Task brief —
Each line of the material below should be reproduced exactly.
========================================================================
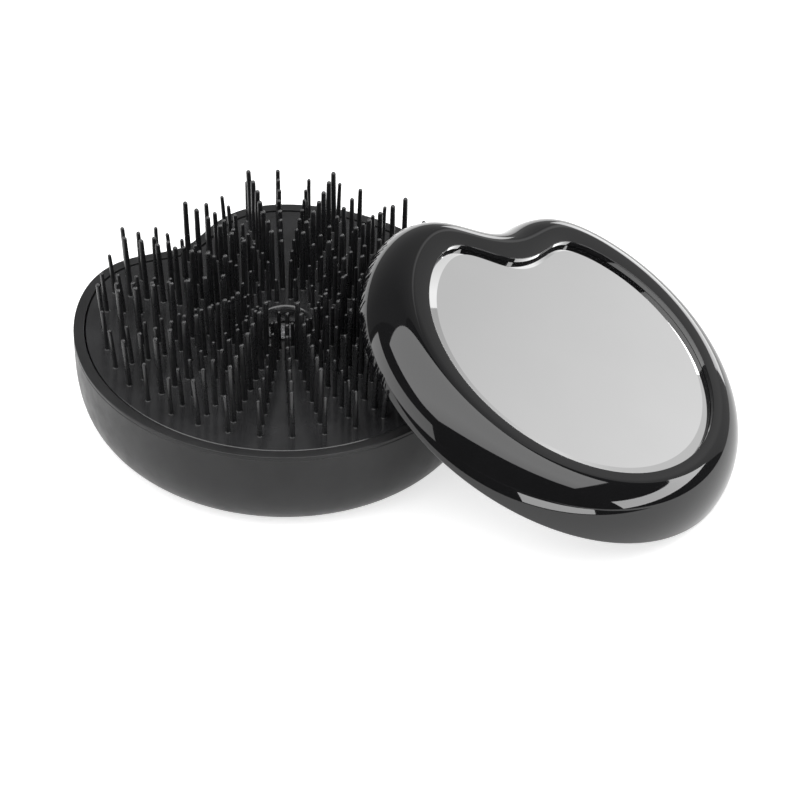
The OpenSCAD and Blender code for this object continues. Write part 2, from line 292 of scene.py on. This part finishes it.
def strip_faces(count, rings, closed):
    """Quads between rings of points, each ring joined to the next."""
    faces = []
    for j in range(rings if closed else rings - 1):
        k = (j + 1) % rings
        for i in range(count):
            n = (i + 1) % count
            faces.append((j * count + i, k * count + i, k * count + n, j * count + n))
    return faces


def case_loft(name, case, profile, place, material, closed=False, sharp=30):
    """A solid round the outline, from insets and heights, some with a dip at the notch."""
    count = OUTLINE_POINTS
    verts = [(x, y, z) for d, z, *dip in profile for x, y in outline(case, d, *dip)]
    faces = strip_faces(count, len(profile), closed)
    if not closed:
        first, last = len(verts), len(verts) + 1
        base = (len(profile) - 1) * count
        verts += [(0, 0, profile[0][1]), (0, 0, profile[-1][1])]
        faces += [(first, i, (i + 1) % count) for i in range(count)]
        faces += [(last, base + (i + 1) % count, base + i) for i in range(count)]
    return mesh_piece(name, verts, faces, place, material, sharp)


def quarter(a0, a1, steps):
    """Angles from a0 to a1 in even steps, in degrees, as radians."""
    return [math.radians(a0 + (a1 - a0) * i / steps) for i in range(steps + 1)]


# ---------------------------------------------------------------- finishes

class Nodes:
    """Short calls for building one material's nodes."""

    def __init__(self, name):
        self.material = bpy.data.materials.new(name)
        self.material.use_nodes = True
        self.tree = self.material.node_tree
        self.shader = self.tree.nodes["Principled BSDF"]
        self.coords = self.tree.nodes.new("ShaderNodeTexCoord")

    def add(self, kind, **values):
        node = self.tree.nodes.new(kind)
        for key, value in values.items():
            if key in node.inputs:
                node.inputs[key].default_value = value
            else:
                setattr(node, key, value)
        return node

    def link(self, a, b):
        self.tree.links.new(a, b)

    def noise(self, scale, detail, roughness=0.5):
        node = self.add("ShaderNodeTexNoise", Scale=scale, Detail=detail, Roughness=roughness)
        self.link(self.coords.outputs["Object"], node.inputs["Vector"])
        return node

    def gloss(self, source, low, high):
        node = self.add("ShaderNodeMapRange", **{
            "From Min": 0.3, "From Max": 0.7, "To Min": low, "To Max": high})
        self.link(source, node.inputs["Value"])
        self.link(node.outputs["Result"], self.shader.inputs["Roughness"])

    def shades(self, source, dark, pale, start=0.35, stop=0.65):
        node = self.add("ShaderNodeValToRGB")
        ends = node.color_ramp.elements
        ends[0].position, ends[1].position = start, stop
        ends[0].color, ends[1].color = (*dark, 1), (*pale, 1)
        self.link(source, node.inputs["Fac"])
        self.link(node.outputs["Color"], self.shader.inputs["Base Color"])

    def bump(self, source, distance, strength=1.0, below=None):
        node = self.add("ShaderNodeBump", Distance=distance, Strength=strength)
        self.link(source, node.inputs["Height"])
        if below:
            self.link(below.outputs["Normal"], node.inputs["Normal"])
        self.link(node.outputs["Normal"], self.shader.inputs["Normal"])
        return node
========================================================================
Written response —
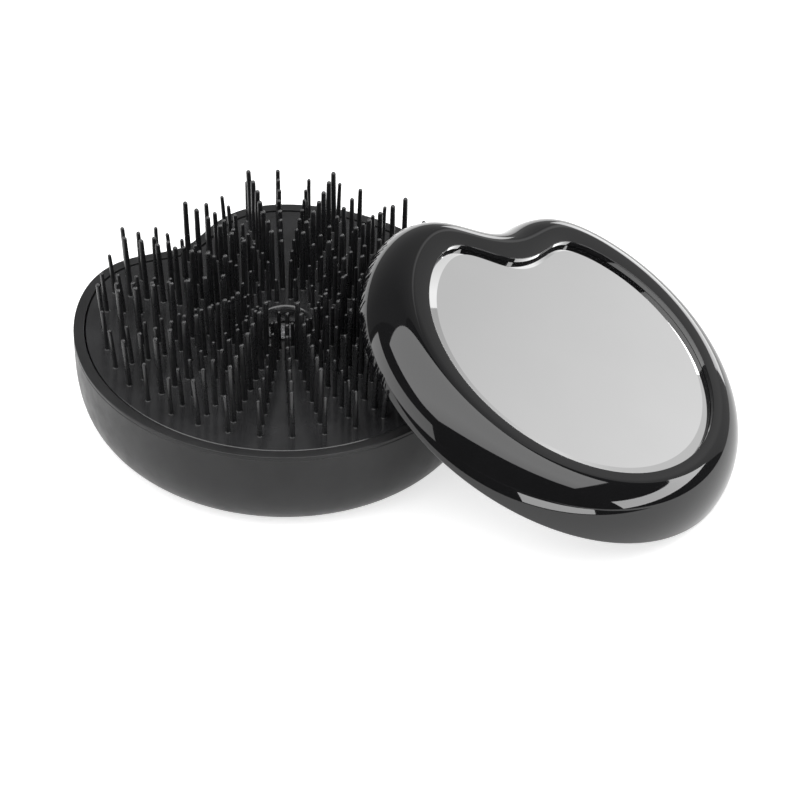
The OpenSCAD and Blender code for this object continues. Write part 2, from line 292 of scene.py on. This part finishes it.
def strip_faces(count, rings, closed):
    """Quads between rings of points, each ring joined to the next."""
    faces = []
    for j in range(rings if closed else rings - 1):
        k = (j + 1) % rings
        for i in range(count):
            n = (i + 1) % count
            faces.append((j * count + i, k * count + i, k * count + n, j * count + n))
    return faces


def case_loft(name, case, profile, place, material, closed=False, sharp=30):
    """A solid round the outline, from insets and heights, some with a dip at the notch."""
    count = OUTLINE_POINTS
    verts = [(x, y, z) for d, z, *dip in profile for x, y in outline(case, d, *dip)]
    faces = strip_faces(count, len(profile), closed)
    if not closed:
        first, last = len(verts), len(verts) + 1
        base = (len(profile) - 1) * count
        verts += [(0, 0, profile[0][1]), (0, 0, profile[-1][1])]
        faces += [(first, i, (i + 1) % count) for i in range(count)]
        faces += [(last, base + (i + 1) % count, base + i) for i in range(count)]
    return mesh_piece(name, verts, faces, place, material, sharp)


def quarter(a0, a1, steps):
    """Angles from a0 to a1 in even steps, in degrees, as radians."""
    return [math.radians(a0 + (a1 - a0) * i / steps) for i in range(steps + 1)]


# ---------------------------------------------------------------- finishes

class Nodes:
    """Short calls for building one material's nodes."""

    def __init__(self, name):
        self.material = bpy.data.materials.new(name)
        self.material.use_nodes = True
        self.tree = self.material.node_tree
        self.shader = self.tree.nodes["Principled BSDF"]
        self.coords = self.tree.nodes.new("ShaderNodeTexCoord")

    def add(self, kind, **values):
        node = self.tree.nodes.new(kind)
        for key, value in values.items():
            if key in node.inputs:
                node.inputs[key].default_value = value
            else:
                setattr(node, key, value)
        return node

    def link(self, a, b):
        self.tree.links.new(a, b)

    def noise(self, scale, detail, roughness=0.5):
        node = self.add("ShaderNodeTexNoise", Scale=scale, Detail=detail, Roughness=roughness)
        self.link(self.coords.outputs["Object"], node.inputs["Vector"])
        return node

    def gloss(self, source, low, high):
        node = self.add("ShaderNodeMapRange", **{
            "From Min": 0.3, "From Max": 0.7, "To Min": low, "To Max": high})
        self.link(source, node.inputs["Value"])
        self.link(node.outputs["Result"], self.shader.inputs["Roughness"])

    def shades(self, source, dark, pale, start=0.35, stop=0.65):
        node = self.add("ShaderNodeValToRGB")
        ends = node.color_ramp.elements
        ends[0].position, ends[1].position = start, stop
        ends[0].color, ends[1].color = (*dark, 1), (*pale, 1)
        self.link(source, node.inputs["Fac"])
        self.link(node.outputs["Color"], self.shader.inputs["Base Color"])

    def bump(self, source, distance, strength=1.0, below=None):
        node = self.add("ShaderNodeBump", Distance=distance, Strength=strength)
        self.link(source, node.inputs["Height"])
        if below:
            self.link(below.outputs["Normal"], node.inputs["Normal"])
        self.link(node.outputs["Normal"], self.shader.inputs["Normal"])
        return node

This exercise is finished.